Your instructions
Output exactly the lines from the first one down to the line containing "to draw, or", inclusive.

Data section
'''
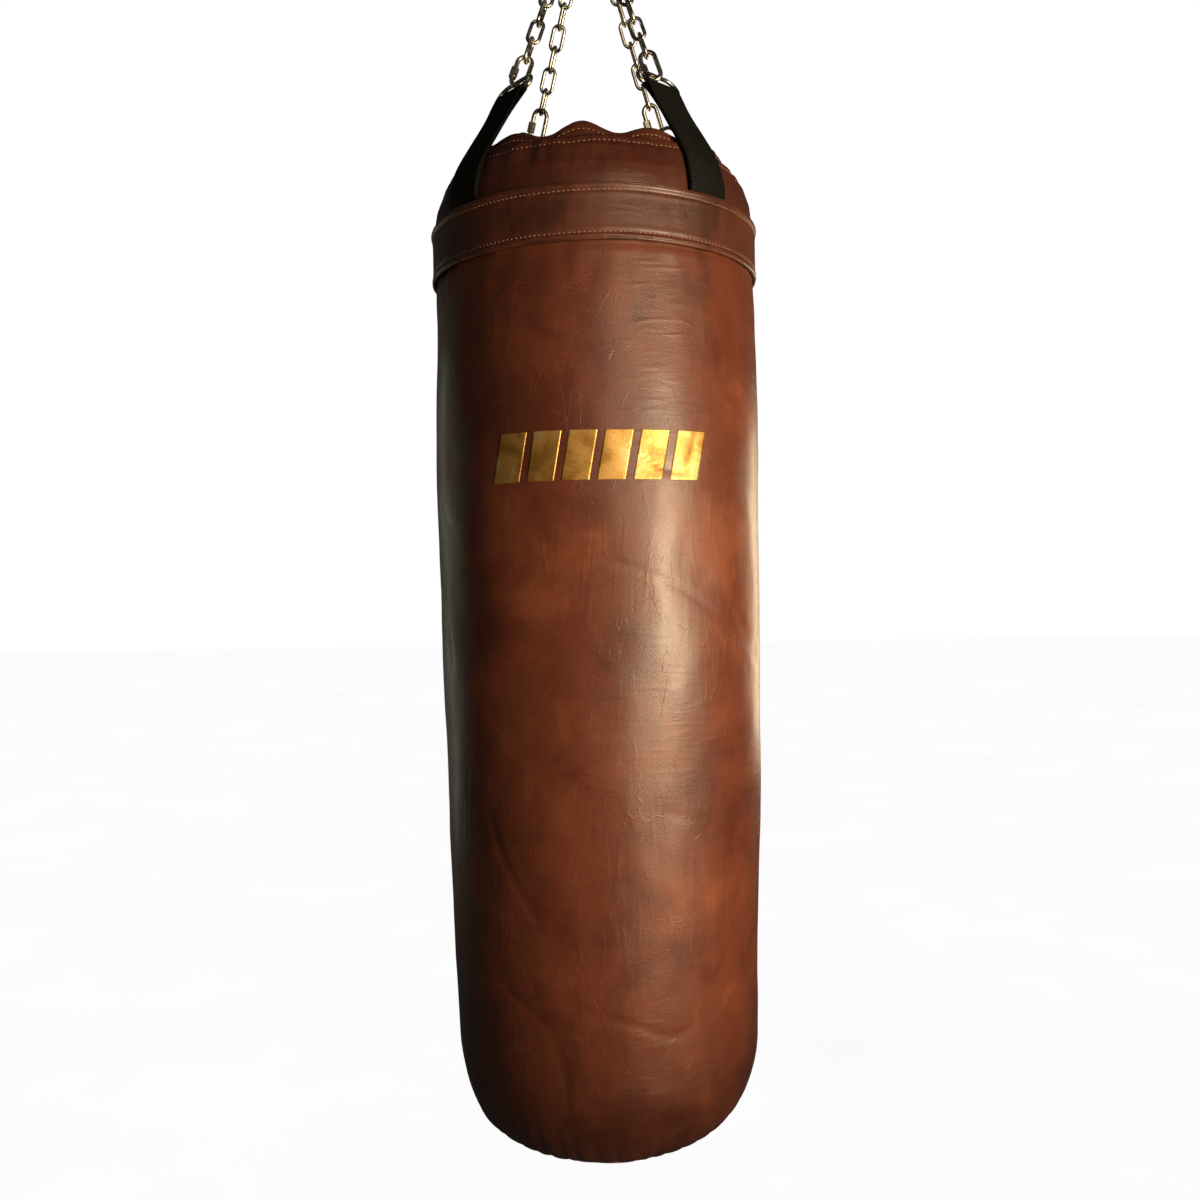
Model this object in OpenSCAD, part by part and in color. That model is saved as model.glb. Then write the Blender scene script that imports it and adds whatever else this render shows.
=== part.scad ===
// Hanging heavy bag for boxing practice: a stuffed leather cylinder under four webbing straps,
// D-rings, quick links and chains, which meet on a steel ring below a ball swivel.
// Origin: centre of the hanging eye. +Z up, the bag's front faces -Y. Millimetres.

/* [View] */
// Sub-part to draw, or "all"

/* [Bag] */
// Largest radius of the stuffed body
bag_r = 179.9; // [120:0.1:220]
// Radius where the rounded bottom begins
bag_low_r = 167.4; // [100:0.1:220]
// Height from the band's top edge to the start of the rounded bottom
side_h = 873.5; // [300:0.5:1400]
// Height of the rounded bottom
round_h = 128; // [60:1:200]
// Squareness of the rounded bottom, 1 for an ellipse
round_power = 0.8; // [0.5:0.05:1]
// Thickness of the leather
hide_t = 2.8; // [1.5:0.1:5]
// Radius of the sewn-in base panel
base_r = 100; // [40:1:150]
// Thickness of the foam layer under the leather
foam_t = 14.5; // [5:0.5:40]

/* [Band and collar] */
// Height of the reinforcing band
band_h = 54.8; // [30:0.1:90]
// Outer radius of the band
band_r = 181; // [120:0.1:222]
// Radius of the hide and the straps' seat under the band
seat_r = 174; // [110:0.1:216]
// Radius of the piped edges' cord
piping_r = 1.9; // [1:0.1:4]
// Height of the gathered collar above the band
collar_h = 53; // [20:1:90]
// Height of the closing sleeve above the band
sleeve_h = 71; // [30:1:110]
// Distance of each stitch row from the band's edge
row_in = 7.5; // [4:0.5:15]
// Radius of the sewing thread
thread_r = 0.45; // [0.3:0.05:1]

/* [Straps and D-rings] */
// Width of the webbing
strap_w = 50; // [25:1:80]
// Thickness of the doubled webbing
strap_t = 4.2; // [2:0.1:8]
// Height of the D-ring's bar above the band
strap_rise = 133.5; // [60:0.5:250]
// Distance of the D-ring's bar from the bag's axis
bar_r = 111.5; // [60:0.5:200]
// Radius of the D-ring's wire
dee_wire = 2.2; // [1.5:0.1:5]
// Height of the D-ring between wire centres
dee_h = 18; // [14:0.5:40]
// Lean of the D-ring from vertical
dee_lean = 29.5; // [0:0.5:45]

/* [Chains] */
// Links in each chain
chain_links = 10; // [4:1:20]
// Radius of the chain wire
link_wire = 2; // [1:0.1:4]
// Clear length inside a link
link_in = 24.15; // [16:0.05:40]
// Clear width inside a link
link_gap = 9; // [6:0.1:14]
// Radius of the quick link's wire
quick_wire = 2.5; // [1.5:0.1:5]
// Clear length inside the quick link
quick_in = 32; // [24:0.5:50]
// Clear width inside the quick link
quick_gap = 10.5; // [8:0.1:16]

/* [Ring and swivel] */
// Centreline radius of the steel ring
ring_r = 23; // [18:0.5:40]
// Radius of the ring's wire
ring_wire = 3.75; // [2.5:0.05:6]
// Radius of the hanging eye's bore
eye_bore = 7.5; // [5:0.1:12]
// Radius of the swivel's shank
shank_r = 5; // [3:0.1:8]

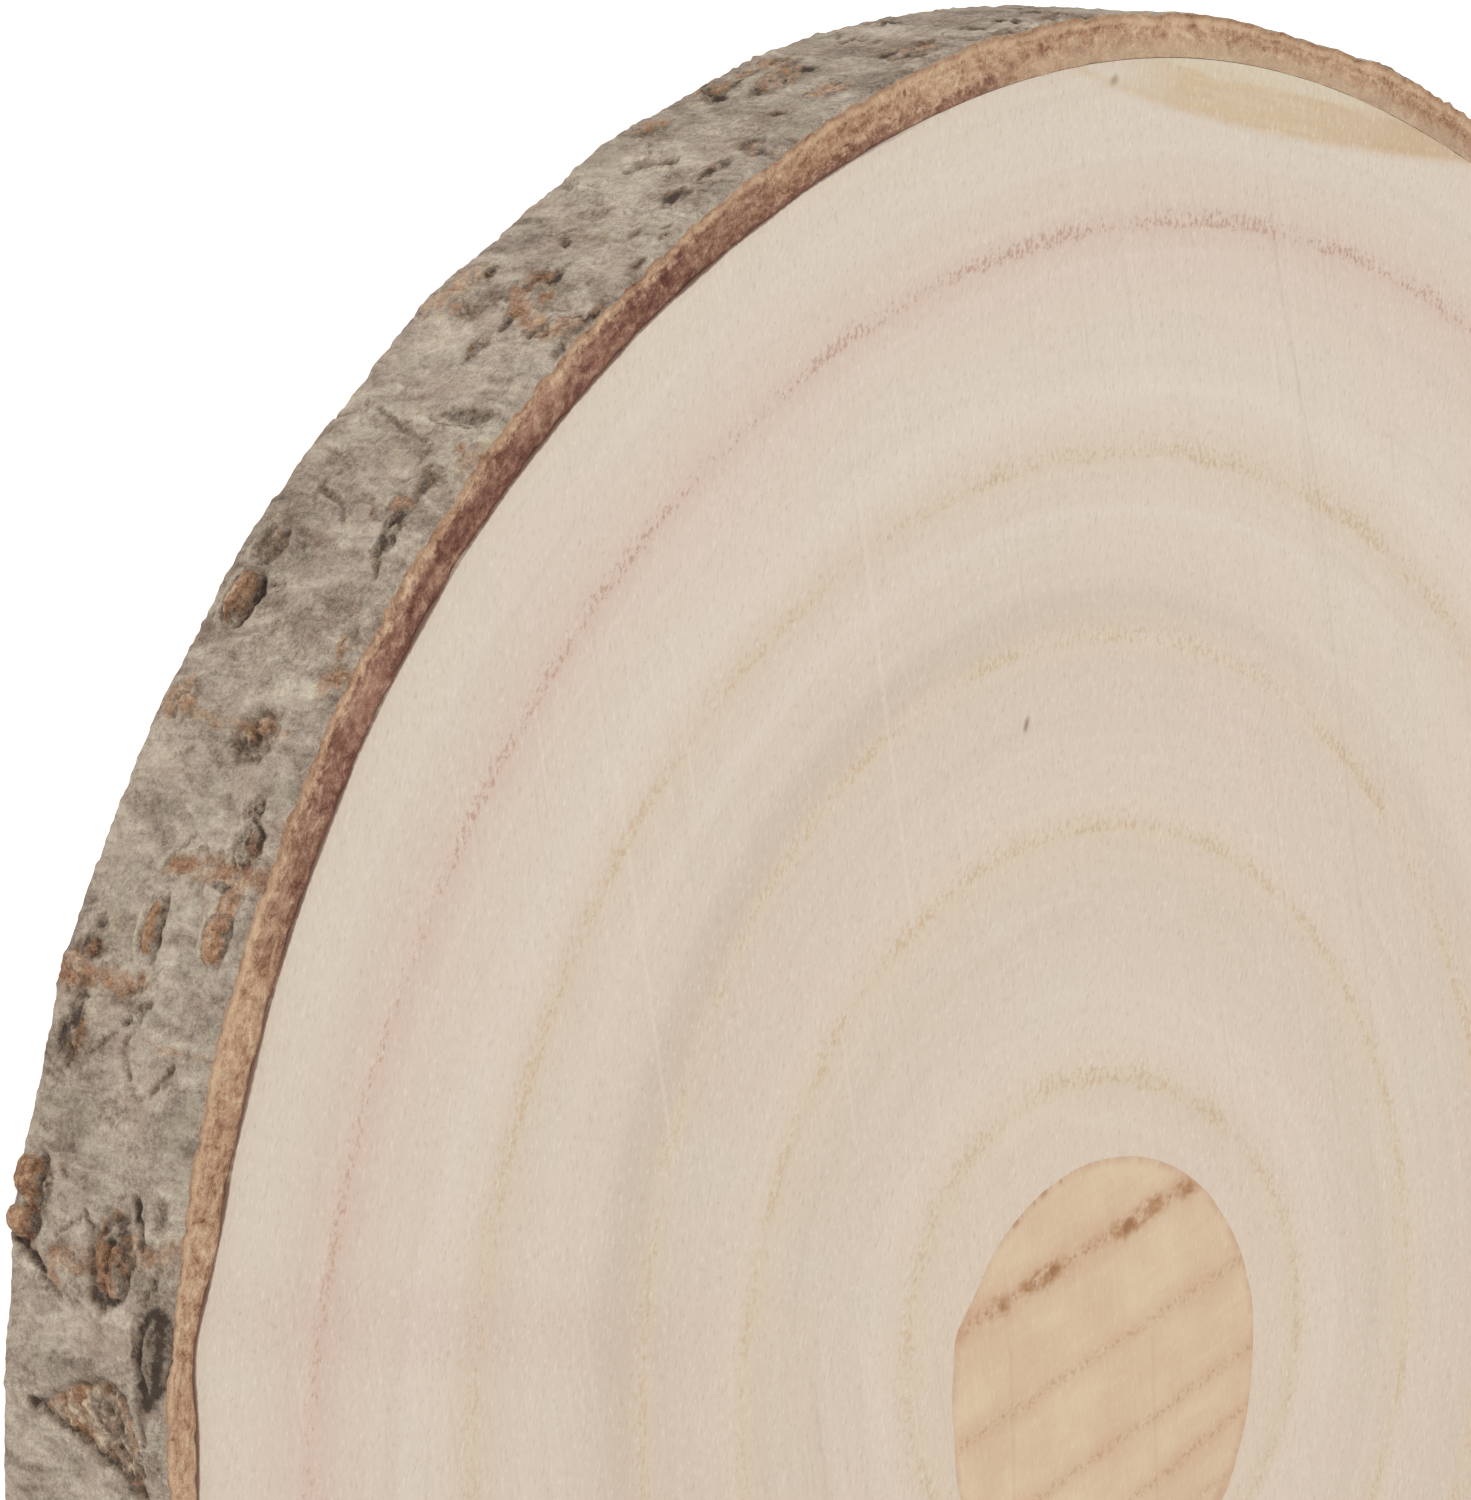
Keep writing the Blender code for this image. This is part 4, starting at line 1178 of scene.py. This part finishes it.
'''
Exercise output
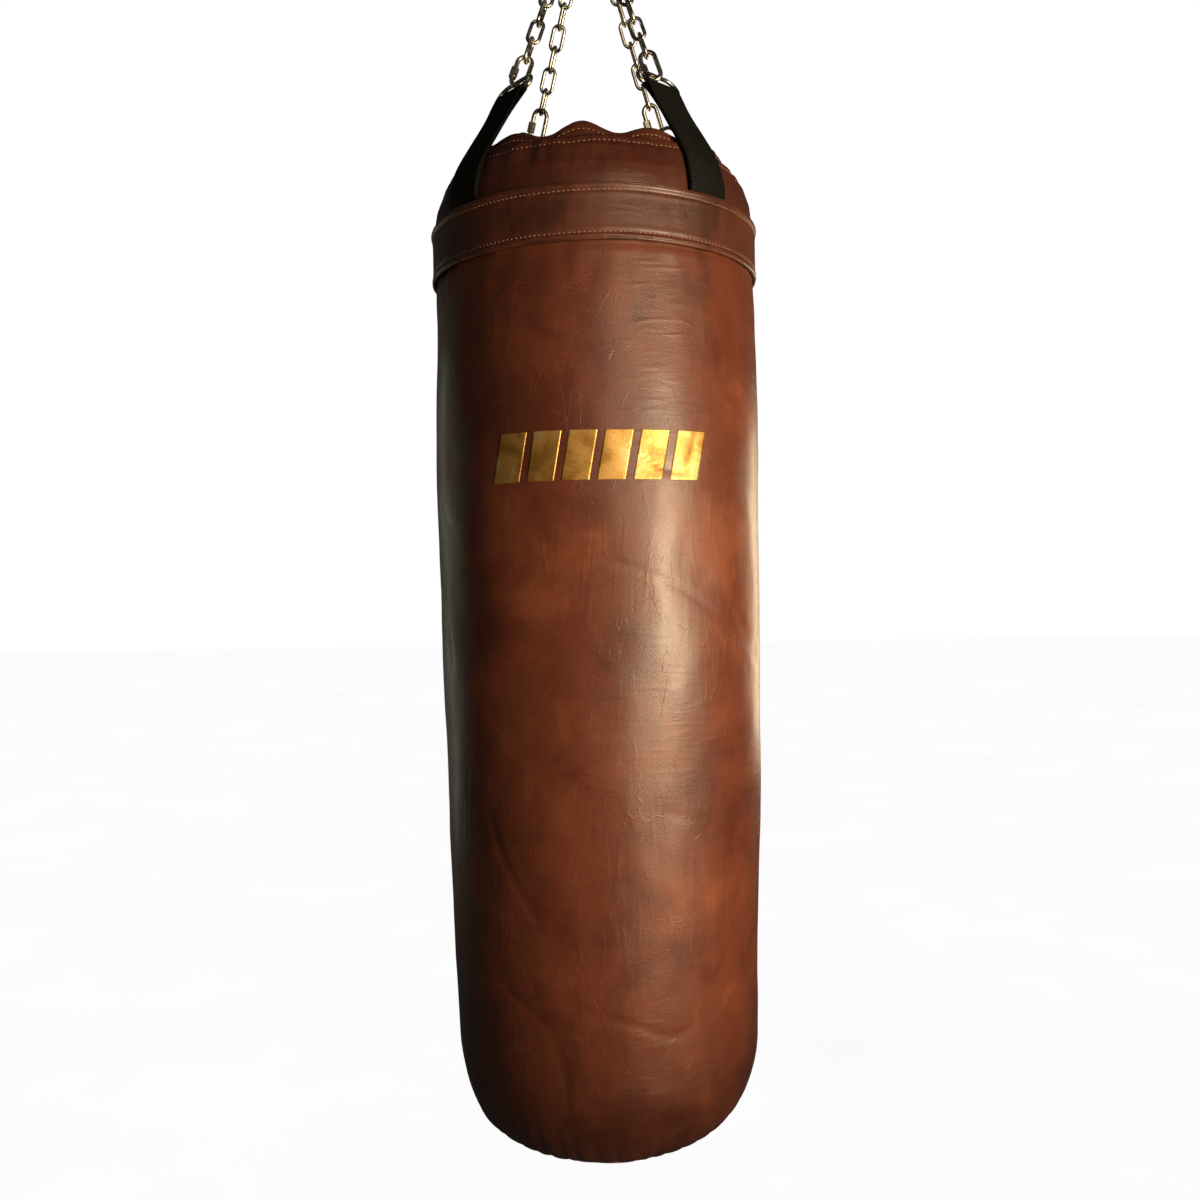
Model this object in OpenSCAD, part by part and in color. That model is saved as model.glb. Then write the Blender scene script that imports it and adds whatever else this render shows.
=== part.scad ===
// Hanging heavy bag for boxing practice: a stuffed leather cylinder under four webbing straps,
// D-rings, quick links and chains, which meet on a steel ring below a ball swivel.
// Origin: centre of the hanging eye. +Z up, the bag's front faces -Y. Millimetres.

/* [View] */
// Sub-part to draw, or "all"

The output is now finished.